Goal of the exercise: Retype every entry word for word.

## BEGIN Extracted entries

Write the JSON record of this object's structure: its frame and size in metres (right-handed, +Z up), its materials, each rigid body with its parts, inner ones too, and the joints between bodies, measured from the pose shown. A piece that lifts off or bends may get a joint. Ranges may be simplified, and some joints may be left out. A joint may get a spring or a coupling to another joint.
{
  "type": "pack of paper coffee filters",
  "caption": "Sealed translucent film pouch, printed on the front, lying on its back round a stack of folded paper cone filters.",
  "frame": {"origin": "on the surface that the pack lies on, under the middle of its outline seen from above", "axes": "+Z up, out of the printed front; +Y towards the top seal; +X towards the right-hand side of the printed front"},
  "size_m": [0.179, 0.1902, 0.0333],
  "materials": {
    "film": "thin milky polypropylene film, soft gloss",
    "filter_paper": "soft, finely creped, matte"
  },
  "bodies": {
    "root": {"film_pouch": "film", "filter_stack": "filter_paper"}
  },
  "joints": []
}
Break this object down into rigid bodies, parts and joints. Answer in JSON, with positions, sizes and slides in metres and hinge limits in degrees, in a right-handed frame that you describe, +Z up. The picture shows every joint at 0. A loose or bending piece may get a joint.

## END Extracted entries

Answer below:
Write the JSON record of this object's structure: its frame and size in metres (right-handed, +Z up), its materials, each rigid body with its parts, inner ones too, and the joints between bodies, measured from the pose shown. A piece that lifts off or bends may get a joint. Ranges may be simplified, and some joints may be left out. A joint may get a spring or a coupling to another joint.
{
  "type": "pack of paper coffee filters",
  "caption": "Sealed translucent film pouch, printed on the front, lying on its back round a stack of folded paper cone filters.",
  "frame": {"origin": "on the surface that the pack lies on, under the middle of its outline seen from above", "axes": "+Z up, out of the printed front; +Y towards the top seal; +X towards the right-hand side of the printed front"},
  "size_m": [0.179, 0.1902, 0.0333],
  "materials": {
    "film": "thin milky polypropylene film, soft gloss",
    "filter_paper": "soft, finely creped, matte"
  },
  "bodies": {
    "root": {"film_pouch": "film", "filter_stack": "filter_paper"}
  },
  "joints": []
}
Break this object down into rigid bodies, parts and joints. Answer in JSON, with positions, sizes and slides in metres and hinge limits in degrees, in a right-handed frame that you describe, +Z up. The picture shows every joint at 0. A loose or bending piece may get a joint.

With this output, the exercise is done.